Compared to Cruz, the Super Tuesday stakes aren’t quite as high for Rubio and Kasich because more of the states where they can realistically hope to compete (primarily along the coasts and in the upper Midwest) vote later on. But it would be an extremely ominous signal for both if they can’t dent Trump in the white-collar states that mostly preferred McCain and Romney.
Vermont, Massachusetts, and Virginia, which also vote on Super Tuesday, present a stark contrast to the Southern states balloting that day. In each of them, white evangelicals represent only a minority of the vote (42 percent in Virginia, 27 percent in Vermont, and 15 percent in Massachusetts), and college graduates constitute about half of the electorate or more (48 percent in Vermont, 56 percent in Massachusetts, and 58 percent in Virginia.)
Yet the very limited public polling available in Vermont—conducted before Trump’s South Carolina and Nevada victories—placed the New Yorker comfortably ahead there. A Monmouth University poll in Virginia released Thursday showed Trump drawing 41 percent, as much as Rubio (27 percent) and Cruz (14 percent) combined; Kasich lagged badly at just 7 percent. The survey found Trump leading among both evangelicals and non-evangelicals-with an even wider advantage among the former than the latter. Among voters without a college degree, Trump drew a commanding 47 percent; his showing wasn’t as dominant among college-educated voters (37 percent), but even there he comfortably led Rubio (at 27 percent).
Likewise, a poll released Friday morning by WBUR public radio in Boston showed Trump romping in Massachusetts, with 40 percent of the vote, slightly more than Rubio (19 percent) and Kasich (19 percent) combined. In an increasingly familiar pattern, the survey showed Trump attracting 54 percent of voters without a college degree, nearly four times the showing for Rubio, his closest competitor. Trump attracts a much more modest 30 percent among voters with a four-year degree or more but leads with them because Kasich (24 percent) and Rubio (23 percent) splinter the rest.

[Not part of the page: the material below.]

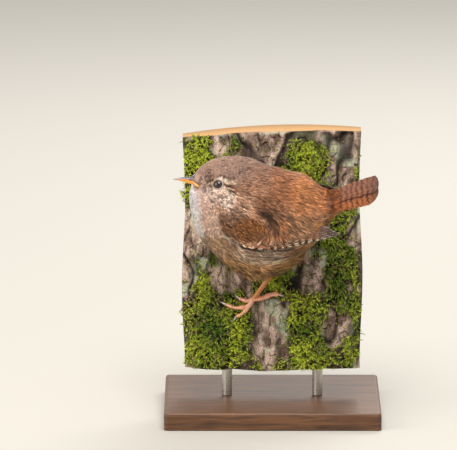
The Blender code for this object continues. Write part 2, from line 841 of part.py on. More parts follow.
def build_tail():
    """Twelve tail feathers in pairs, the middle pair on top, and their coverts."""
    surface = tail_surface()
    feathers = []
    for pair in range(TAIL_PAIRS):
        for _, side in SIDES:
            root, bend, tip = ((along, side * (first + step * pair))
                               for along, first, step in (TAIL_ROOTS, TAIL_BENDS, TAIL_TIPS))
            tip = (tip[0] - TAIL_STEPS[pair], tip[1])
            half = TAIL_HALF_WIDTH - TAIL_NARROWING * pair
            height = TAIL_HEIGHT + (TAIL_STAGGER * side if pair == 0 else 0.0)
            tilt = -side * TAIL_TILT
            feathers.append(vane(surface, root, bend, tip, half, height, tilt, TAIL_VANE))
    for count, length, root_spread, tip_spread, half, height in TAIL_COVERTS:
        for j in range(count):
            share = 2.0 * j / (count - 1.0) - 1.0
            root = (0.0, root_spread * share)
            tip = (length - COVERT_ROUNDING * share * share, tip_spread * share)
            bend = (0.5 * length, tip_spread * share)
            level = height - COVERT_SINK * abs(share)
            feathers.append(vane(surface, root, bend, tip, half, level, 0.0, SHORT_VANE))
    tail = tail_core("tail", surface)
    join(tail, feathers)
    cut(tail, [grown_body()])
    finish(keep_largest(tail), TAIL_RUFOUS, 0.8)


def bark_relief(x, z):
    """Height of the bark's ridges above the trunk's round face."""
    ridge = 0.0
    for share, along_x, along_z, phase, bend in BARK_WAVES:
        wander = bend * math.sin(0.075 * z + 0.11 * x + phase)
        ridge += share * math.sin(along_x * x + along_z * z + phase + wander)
    calm = 1.0
    for foot in (LEFT_FOOT, RIGHT_FOOT):
        away = math.hypot(x - foot[0], z - foot[1])
        rough = smooth((away - CALM_RADIUS) / CALM_RADIUS)
        calm = min(calm, CALM_SHARE + (1.0 - CALM_SHARE) * rough)
    return BARK_RELIEF * ridge * calm


def bark_y(x, z):
    """World Y of the bark's face."""
    lean = math.tan(math.radians(TRUNK_LEAN))
    round_off = TRUNK_RADIUS - math.sqrt(TRUNK_RADIUS ** 2 - x * x)
    return FACE_Y + (z - FOOT_Z) * lean + round_off - bark_relief(x, z)


def build_trunk():
    """Slab sawn from the trunk: bark in front, sawn flat on the other sides."""
    lean = math.tan(math.radians(TRUNK_LEAN))
    points = []
    for i in range(BARK_ROWS + 1):
        row = i / BARK_ROWS
        for j in range(BARK_COLUMNS + 1):
            side = 2.0 * j / BARK_COLUMNS - 1.0
            top = SLAB_TOP - SLAB_SLOPE * (side - 0.3) ** 2
            z = SLAB_BOTTOM + (top - SLAB_BOTTOM) * row
            half = SLAB_HALF_WIDTH * (1.0 - SLAB_WAVER * math.sin(4.2 * row + 1.5 * side) ** 2)
            x = half * side
            points.append((x, bark_y(x, z), z))
    columns = BARK_COLUMNS + 1
    faces = []
    for i in range(BARK_ROWS):
        for j in range(BARK_COLUMNS):
            a = i * columns + j
            faces.append((a, a + 1, a + columns + 1))
            faces.append((a, a + columns + 1, a + columns))
    rim = list(range(columns))
    rim += [i * columns + columns - 1 for i in range(1, BARK_ROWS + 1)]
    rim += [BARK_ROWS * columns + j for j in range(columns - 2, -1, -1)]
    rim += [i * columns for i in range(BARK_ROWS - 1, 0, -1)]
    start = len(points)
    for index in rim:
        x, _, z = points[index]
        points.append((x, FACE_Y + (z - FOOT_Z) * lean + SLAB_THICKNESS, z))
    for k in range(len(rim)):
        n = (k + 1) % len(rim)
        faces.append((rim[k], start + k, start + n))
        faces.append((rim[k], start + n, rim[n]))
    faces.append(tuple(range(start, start + len(rim))))
    trunk = face_out(mesh_object("perch_trunk", points, faces))
    finish(trunk, BARK_BROWN, 0.95)


def build_stand():
    """Plain base and two short rods under the slab."""
    mesh = bpy.data.meshes.new("stand_base")
    work = bmesh.new()
    bmesh.ops.create_cube(work, size=1.0)
    size = Vector((BASE_WIDTH, BASE_DEPTH, BASE_HEIGHT)) * MM
    bmesh.ops.scale(work, vec=size, verts=work.verts)
    bmesh.ops.translate(work, vec=(0.0, 0.0, BASE_HEIGHT * MM / 2.0), verts=work.verts)
    edges = [e for e in work.edges if max(v.co.z for v in e.verts) > 0.5 * BASE_HEIGHT * MM]
    bmesh.ops.bevel(work, geom=edges, offset=BASE_BEVEL * MM, segments=3, profile=0.5,
                    affect="EDGES")
    work.to_mesh(mesh)
    work.free()
    base = bpy.data.objects.new("stand_base", mesh)
    bpy.context.scene.collection.objects.link(base)
    finish(base, BASE_BROWN, 0.4)
    for name, side in (("stand_rod_left", -1), ("stand_rod_right", 1)):
        low = BASE_HEIGHT + GAP
        path = [(side * ROD_SPREAD, ROD_Y, low), (side * ROD_SPREAD, ROD_Y, low + ROD_LENGTH)]
        rod = tube(name, path, (ROD_RADIUS, ROD_RADIUS), 16)
        finish(rod, ROD_BRASS, 0.3, 1.0)


def on_bark(x, z, height):
    """Point above the bark, measured along the face's normal."""
    lean = math.radians(TRUNK_LEAN)
    z_shift = height * math.sin(lean)
    y = bark_y(x, z)
    return Vector((x, y - height * math.cos(lean), z + z_shift))


def foot_point(place, u, v, height):
    """Point of a foot on the bark, from its own two directions on the face."""
    _, foot, mirror, turn = place
    c, s = math.cos(math.radians(turn)), math.sin(math.radians(turn))
    v = v * mirror
    x = foot[0] + u * c - v * s
    z = foot[1] + (u * s + v * c) * math.cos(math.radians(TRUNK_LEAN))
    return on_bark(x, z, height)


def toe_path(place, path):
    """Points and radii along one toe, with a raised edge at every other ring."""
    points = []
    radii = []
    for i in range(TOE_STEPS + 1):
        share = i / TOE_STEPS
        u, v = spline(path, (len(path) - 1) * share)
        radius = TOE_RADIUS * (1.0 - TOE_TAPER * share)
        points.append(foot_point(place, u, v, radius * (1.0 + SCUTE) + GAP))
        radii.append(radius * (1.0 + (SCUTE if i % 2 else -SCUTE)))
    return points, radii


def foot_pieces(place, grow):
    """Toes and sole of a foot, grown by a margin."""
    pieces = []
    for _, path, _ in TOES:
        points, radii = toe_path(place, path)
        pieces.append(tube("toe", points, [r + grow for r in radii], 6, 0.9))
    pad_at = foot_point(place, 0.0, 0.0, PAD_SIZE[0])
    size = [s + grow for s in PAD_SIZE]
    pieces.append(ellipsoid("pad", pad_at, WORLD_AXES, size, 10, 7))
    return pieces


def build_feet():
    """Four toes on each foot, with their claws as separate pieces."""
    for place in FEET:
        pieces = foot_pieces(place, 0.0)
        foot = pieces.pop()
        foot.name = "foot_" + place[0]
        join(foot, pieces)
        finish(keep_largest(foot), TOE_PINK, 0.55)
        for toe, path, tip in TOES:
            build_claw(place, toe, path, tip)


def build_claw(place, toe, path, tip):
    """Curved claw from the end of a toe down to the bark."""
    points, _ = toe_path(place, path)
    end = points[-1]
    start = end + (end - points[-2]).normalized() * (GAP + 0.02)
    tip_at = foot_point(place, *tip, CLAW_CLEAR)
    rise = (end - foot_point(place, *path[-1], 0.0)).normalized()
    middle = (start + tip_at) / 2.0 + rise * CLAW_ARCH
    claw_path = []
    claw_radii = []
    for i in range(CLAW_STEPS + 1):
        t = i / CLAW_STEPS
        claw_path.append(start * (1.0 - t) ** 2 + middle * (2.0 * t * (1.0 - t)) + tip_at * t * t)
        claw_radii.append(CLAW_RADIUS * (1.0 - t) + CLAW_TIP * t)
    claw = tube("claw_" + place[0] + "_" + toe, claw_path, claw_radii, 6)
    finish(claw, CLAW_HORN, 0.4)


def build_legs():
    """Feathered thigh and scaled tarsus of each leg."""
    for place, ankle, knee in zip(FEET, ANKLES, KNEES):
        ankle_at = body_to_world(*ankle)
        knee_at = body_to_world(*knee)
        toe_root = foot_point(place, 0.0, 0.0, PAD_SIZE[0])
        path = [knee_at, knee_at.lerp(ankle_at, 0.5), ankle_at]
        leg = tube("leg_" + place[0], path, THIGH_RADII, 12)
        shank_path = []
        radii = []
        steps = 2 * TARSUS_SCUTES
        for i in range(steps + 1):
            t = i / steps
            swell = 1.0 + JOINT_SWELL * abs(1.0 - 2.0 * t) ** 3
            shank_path.append(ankle_at.lerp(toe_root, t))
            radii.append(TARSUS_RADIUS * swell * (1.0 + (SCUTE if i % 2 else -SCUTE)))
        join(leg, [tube("shank", shank_path, radii, 8)])
        cut(leg, [grown_body()] + foot_pieces(place, CUT_GROWTH))
        finish(keep_largest(leg), LEG_PINK, 0.6)


def clear_scene():
    """Remove whatever the scene holds."""
    for item in list(bpy.data.objects):
        bpy.data.objects.remove(item, do_unlink=True)


clear_scene()
build_head()
build_body()
build_eyes()
build_bill()
build_wings()
build_tail()
build_trunk()
build_stand()
build_feet()
build_legs()
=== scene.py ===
import bpy
import numpy as np
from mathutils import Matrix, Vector


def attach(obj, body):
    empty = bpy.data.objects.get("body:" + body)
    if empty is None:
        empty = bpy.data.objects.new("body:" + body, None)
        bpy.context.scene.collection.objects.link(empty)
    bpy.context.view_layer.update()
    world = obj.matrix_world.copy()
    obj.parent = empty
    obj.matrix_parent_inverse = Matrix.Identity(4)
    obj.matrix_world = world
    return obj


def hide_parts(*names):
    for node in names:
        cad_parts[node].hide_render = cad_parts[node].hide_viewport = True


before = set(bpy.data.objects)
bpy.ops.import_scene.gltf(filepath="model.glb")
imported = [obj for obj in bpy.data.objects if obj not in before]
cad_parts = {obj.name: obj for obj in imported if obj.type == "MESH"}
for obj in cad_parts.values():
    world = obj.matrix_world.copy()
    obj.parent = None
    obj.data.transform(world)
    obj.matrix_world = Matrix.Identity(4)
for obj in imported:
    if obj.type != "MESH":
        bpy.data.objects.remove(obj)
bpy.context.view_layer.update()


# Stand base: a flat walnut board with a rounded top edge, planed and oiled to a
# low sheen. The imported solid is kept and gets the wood's finish.

def linear(code):
    """Linear colour of an sRGB hex code: the gamma curve of each channel undone."""
    channels = np.array([int(code[i:i + 2], 16) for i in (1, 3, 5)]) / 255.0
    return np.where(channels <= 0.04045, channels / 12.92, ((channels + 0.055) / 1.055) ** 2.4)


def fill(made, sockets):
    """Link each node to a socket by its first output in use, or set a number or hex colour."""
    for key, value in sockets.items():
        socket = made.inputs[key.replace("_", " ") if isinstance(key, str) else key]
        if isinstance(value, bpy.types.Node):
            value = next(output for output in value.outputs if output.enabled)
        if isinstance(value, bpy.types.NodeSocket):
            made.id_data.links.new(value, socket)
        else:
            socket.default_value = (*linear(value), 1.0) if isinstance(value, str) else value


def node(tree, kind, *inputs, **settings):
    """Add a shader node, set its properties, and fill the inputs in use, in order or by name."""
    made = tree.nodes.new("ShaderNode" + kind)
    for key in [key for key in settings if hasattr(made, key)]:
        setattr(made, key, settings.pop(key))
    used = [number for number, socket in enumerate(made.inputs) if socket.enabled]
    fill(made, {**dict(zip(used, inputs)), **settings})
    return made


def finish(name, **sockets):
    """Start a material whose shader has the given sockets."""
    made = bpy.data.materials.new(name)
    made.use_nodes = True
    shader = made.node_tree.nodes["Principled BSDF"]
    fill(shader, sockets)
    return made, made.node_tree, shader


def dress(name, material):
    """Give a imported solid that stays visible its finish."""
    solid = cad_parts[name]
    solid.data.materials.clear()
    solid.data.materials.append(material)


# Oiled walnut: soft brown streaks along the board, pores felt as fine grooves
walnut, tree, shader = finish("walnut_oiled", Roughness=0.42, IOR=1.45)
place = node(tree, "TexCoord").outputs["Object"]
streaks = node(tree, "Mapping", place, Scale=(45.0, 520.0, 520.0))
figure = node(tree, "TexNoise", streaks, Scale=1.0, Detail=5.0, Distortion=0.6)
pores = node(tree, "Mapping", place, Scale=(260.0, 3600.0, 3600.0))
pits = node(tree, "TexNoise", pores, Scale=1.0, Detail=2.0)
tone = node(tree, "MapRange", figure, 0.3, 0.7)
wood = node(tree, "Mix", tone, "#3a2416", "#6b472c", data_type="RGBA")
fill(shader, {"Base Color": wood, "Normal": node(tree, "Bump", 0.25, 0.0002, Height=pits)})
dress("stand_base", walnut)


# Stand rods: two short bars of stainless steel, turned and brushed, let into the
# base and the slab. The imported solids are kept.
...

These states could expose, in particular, the limits confronting Rubio. On Thursday he turned in by far his most spirited debate performance—but so far he has demonstrated an appeal that is broad, but shallow. In particular, these white-collar states underscore Rubio’s inability to truly consolidate the college-educated voters who have long expressed the most skepticism about Trump’s policy agenda and temperament. In many states, both McCain in 2008 and Romney in 2012 amassed dominating numbers among college-educated voters who were not evangelicals: Romney, for instance, carried over half of those voters in Michigan, Illinois, and Florida, and between 42 and 48 percent in New Hampshire, Georgia, and Ohio.

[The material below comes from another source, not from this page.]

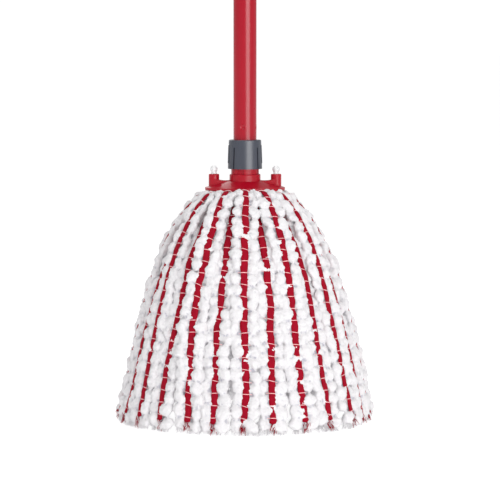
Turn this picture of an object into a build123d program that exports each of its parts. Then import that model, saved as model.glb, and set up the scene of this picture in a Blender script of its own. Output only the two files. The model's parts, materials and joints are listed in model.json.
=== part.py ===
from build123d import *
import os
from math import cos, radians, tan

# A string mop on a tube handle. Millimetres, +Z up, origin on the floor under the handle's axis.
# The mop faces -Y, and its two snap pins stand side by side along X.

# ---- driving dimensions: tube ----
tube_diameter = 24.0
tube_wall = 0.8
tube_top = 1390.0  # height of the tube's upper end over the floor
punch_radius = 5.0  # round nose of the crimping punch
crimp_depth = 1.2
crimp_from_end = 22.8  # from the tube's end to the middle of its crimps
crimp_turn = 13.0  # degrees that the first crimp stands off the front

# ---- driving dimensions: what is in and on the tube ----
insert_length = 36.8  # how far an insert reaches into the tube
insert_clearance = 0.05  # radial gap between the tube and what is pressed in or over it
insert_wall = 2.4
grip_length = 130.0
grip_wall = 1.9
grip_below_top = 8.0
grip_groove_count = 7
grip_groove_radius = 1.0
cap_shoulder_height = 5.0
eye_height = 22.0  # from the tube's end to the middle of the hanging hole
eye_thickness = 9.0
hang_hole_diameter = 11.0
hang_hole_rounding = 1.0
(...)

But with a much harder-edged ideological message than either man, Rubio hasn’t yet approached those numbers: He won 16 percent of college-educated non-evangelical voters in Iowa, 7 percent in New Hampshire, 27 percent in South Carolina, and 29 percent in Nevada; the Monmouth Poll gave him 31 percent of them in Virginia. With other candidates like Jeb Bush and Chris Christie leaving the race, Rubio is gaining ground with those white-collar voters—but not nearly enough to overcome Trump’s downscale dominance. “Some of those are the Jeb Bush votes, and Chris Christie votes, but they are being very much splintered,” said Brabender. “Trump is getting a few of those votes; they are not all going to Rubio.” Christie’s endorsement of Trump on Friday symbolized that dispersal.
In particular, Rubio faces competition for those upscale voters, particularly in Democratic-leaning states, from Kasich, who has offered a much more moderate message. “It’s reasonable to conclude that Kasich and Rubio would both do significantly better among that group if the other one were not around,” says Steve Koczela, the president of MassINC Polling Group, which conducted the WBUR poll of Massachusetts.
Of the remaining Super Tuesday states that will award delegates, the Alaska caucus has drawn little attention, but previously has rewarded mainstream candidates: Romney won it in both 2008 and 2012. Minnesota is something of a puzzle. It is a well-educated state with relatively few evangelicals in the overall population (fewer than one-in-five). But conservative Christians have played an outsized role in its caucuses before: Santorum won them in 2012 after Romney carried them in 2008.
Maybe the most interesting state of all is Georgia, the sole contest on the Super Tuesday docket that features a majority of both white evangelical (64 percent) and college-educated voters (52 percent). In 2012, it broke decisively for favorite son Newt Gingrich. But in 2008, that precarious balance produced a three-way pileup in which Huckabee (who won mostly behind heavy support from blue-collar evangelicals), McCain and Romney all finished within four points of each other.
In both 2008 and 2012, evangelicals without a college degree comprised the largest single block of Georgia voters (just over one-third in 2012), followed by evangelicals with a college degree (just under one-third), college-educated non-evangelicals (about one-fifth) and non-college non-evangelicals (just over one-tenth). On paper, that should offer a foundation for all of the major candidates to compete there. In practice, all of the polls released in Georgia since South Carolina have shown Trump with a double-digit lead, and Rubio and Cruz, somewhere in his rear-view mirror, clawing each other in a distant battle for second-place.